:: Problem to solve ::
Beginning with the first line below, please repeat the material exactly, ending with the line that includes "notch_r = 1; // [0.5:0.1:1.5]".
--- Given information ---
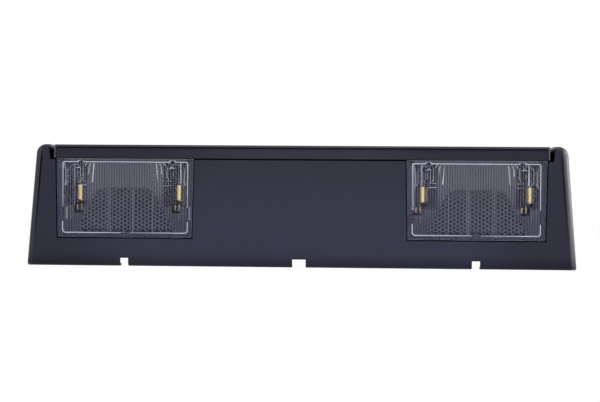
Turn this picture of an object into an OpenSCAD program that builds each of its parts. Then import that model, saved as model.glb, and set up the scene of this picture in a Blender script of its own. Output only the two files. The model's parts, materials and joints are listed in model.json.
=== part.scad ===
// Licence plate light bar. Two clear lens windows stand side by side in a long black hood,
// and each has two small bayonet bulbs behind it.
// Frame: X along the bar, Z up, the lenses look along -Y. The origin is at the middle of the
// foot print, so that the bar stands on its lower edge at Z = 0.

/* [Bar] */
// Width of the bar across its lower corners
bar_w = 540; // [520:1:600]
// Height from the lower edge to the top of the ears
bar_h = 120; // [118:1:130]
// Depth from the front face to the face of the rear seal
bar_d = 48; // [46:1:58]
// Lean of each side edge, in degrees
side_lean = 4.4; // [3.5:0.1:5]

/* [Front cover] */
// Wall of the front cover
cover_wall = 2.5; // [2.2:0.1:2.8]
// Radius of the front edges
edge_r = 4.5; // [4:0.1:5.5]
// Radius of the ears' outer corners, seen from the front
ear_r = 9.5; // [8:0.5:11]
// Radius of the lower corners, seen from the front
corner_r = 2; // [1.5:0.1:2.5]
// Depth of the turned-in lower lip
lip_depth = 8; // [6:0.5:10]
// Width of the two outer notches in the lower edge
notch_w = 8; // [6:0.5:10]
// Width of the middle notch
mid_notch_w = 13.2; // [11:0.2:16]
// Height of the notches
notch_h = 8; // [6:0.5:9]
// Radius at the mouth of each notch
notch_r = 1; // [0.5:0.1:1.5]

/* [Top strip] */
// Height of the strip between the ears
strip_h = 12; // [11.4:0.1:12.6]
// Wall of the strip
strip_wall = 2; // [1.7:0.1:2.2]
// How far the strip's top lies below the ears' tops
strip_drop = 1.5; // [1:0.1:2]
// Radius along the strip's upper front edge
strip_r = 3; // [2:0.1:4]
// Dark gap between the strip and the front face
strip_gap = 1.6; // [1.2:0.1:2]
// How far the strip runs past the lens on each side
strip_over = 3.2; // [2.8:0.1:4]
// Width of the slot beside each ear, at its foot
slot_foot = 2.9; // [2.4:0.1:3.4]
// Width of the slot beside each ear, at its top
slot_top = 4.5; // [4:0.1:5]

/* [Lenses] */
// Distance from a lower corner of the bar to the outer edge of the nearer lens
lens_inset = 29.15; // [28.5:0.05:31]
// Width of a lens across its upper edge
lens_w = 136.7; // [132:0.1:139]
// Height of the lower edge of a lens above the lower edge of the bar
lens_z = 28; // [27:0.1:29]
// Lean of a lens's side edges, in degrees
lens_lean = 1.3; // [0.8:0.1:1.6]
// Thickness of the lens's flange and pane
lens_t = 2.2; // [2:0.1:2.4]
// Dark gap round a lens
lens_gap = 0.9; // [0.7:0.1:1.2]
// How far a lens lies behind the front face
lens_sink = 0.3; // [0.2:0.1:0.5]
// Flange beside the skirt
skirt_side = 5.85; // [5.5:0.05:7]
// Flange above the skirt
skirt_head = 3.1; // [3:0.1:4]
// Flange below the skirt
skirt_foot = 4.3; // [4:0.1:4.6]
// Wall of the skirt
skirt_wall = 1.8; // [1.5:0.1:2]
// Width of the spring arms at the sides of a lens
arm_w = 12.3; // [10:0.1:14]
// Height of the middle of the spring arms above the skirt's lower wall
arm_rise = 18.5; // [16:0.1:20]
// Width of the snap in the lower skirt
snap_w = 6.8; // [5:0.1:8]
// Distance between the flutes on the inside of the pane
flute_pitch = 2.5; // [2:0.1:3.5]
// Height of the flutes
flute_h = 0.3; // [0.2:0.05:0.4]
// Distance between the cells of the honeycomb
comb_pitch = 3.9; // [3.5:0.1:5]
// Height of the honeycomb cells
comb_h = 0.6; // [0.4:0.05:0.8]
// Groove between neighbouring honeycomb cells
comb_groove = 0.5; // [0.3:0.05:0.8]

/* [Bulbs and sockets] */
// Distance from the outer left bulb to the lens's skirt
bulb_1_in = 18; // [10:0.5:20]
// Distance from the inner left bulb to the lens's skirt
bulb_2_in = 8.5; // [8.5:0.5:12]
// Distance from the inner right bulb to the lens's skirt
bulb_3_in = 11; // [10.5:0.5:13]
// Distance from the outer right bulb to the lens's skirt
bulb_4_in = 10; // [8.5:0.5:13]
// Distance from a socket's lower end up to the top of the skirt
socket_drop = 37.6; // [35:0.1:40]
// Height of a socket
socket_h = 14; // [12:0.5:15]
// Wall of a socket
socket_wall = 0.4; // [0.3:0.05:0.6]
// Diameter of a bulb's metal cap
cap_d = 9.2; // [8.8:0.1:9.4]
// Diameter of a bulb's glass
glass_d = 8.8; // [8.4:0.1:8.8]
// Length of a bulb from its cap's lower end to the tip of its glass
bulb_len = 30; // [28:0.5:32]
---
:: Solution for this task ::
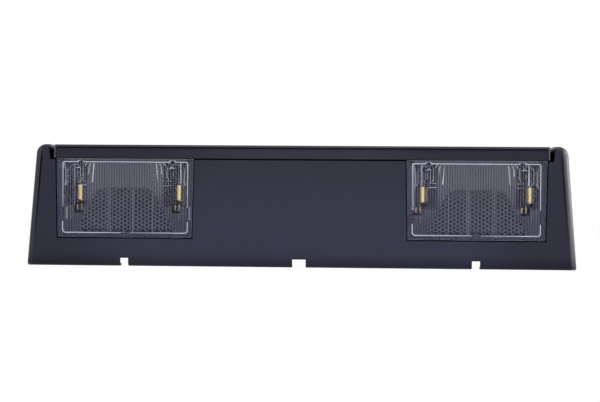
Turn this picture of an object into an OpenSCAD program that builds each of its parts. Then import that model, saved as model.glb, and set up the scene of this picture in a Blender script of its own. Output only the two files. The model's parts, materials and joints are listed in model.json.
=== part.scad ===
// Licence plate light bar. Two clear lens windows stand side by side in a long black hood,
// and each has two small bayonet bulbs behind it.
// Frame: X along the bar, Z up, the lenses look along -Y. The origin is at the middle of the
// foot print, so that the bar stands on its lower edge at Z = 0.

/* [Bar] */
// Width of the bar across its lower corners
bar_w = 540; // [520:1:600]
// Height from the lower edge to the top of the ears
bar_h = 120; // [118:1:130]
// Depth from the front face to the face of the rear seal
bar_d = 48; // [46:1:58]
// Lean of each side edge, in degrees
side_lean = 4.4; // [3.5:0.1:5]

/* [Front cover] */
// Wall of the front cover
cover_wall = 2.5; // [2.2:0.1:2.8]
// Radius of the front edges
edge_r = 4.5; // [4:0.1:5.5]
// Radius of the ears' outer corners, seen from the front
ear_r = 9.5; // [8:0.5:11]
// Radius of the lower corners, seen from the front
corner_r = 2; // [1.5:0.1:2.5]
// Depth of the turned-in lower lip
lip_depth = 8; // [6:0.5:10]
// Width of the two outer notches in the lower edge
notch_w = 8; // [6:0.5:10]
// Width of the middle notch
mid_notch_w = 13.2; // [11:0.2:16]
// Height of the notches
notch_h = 8; // [6:0.5:9]
// Radius at the mouth of each notch
notch_r = 1; // [0.5:0.1:1.5]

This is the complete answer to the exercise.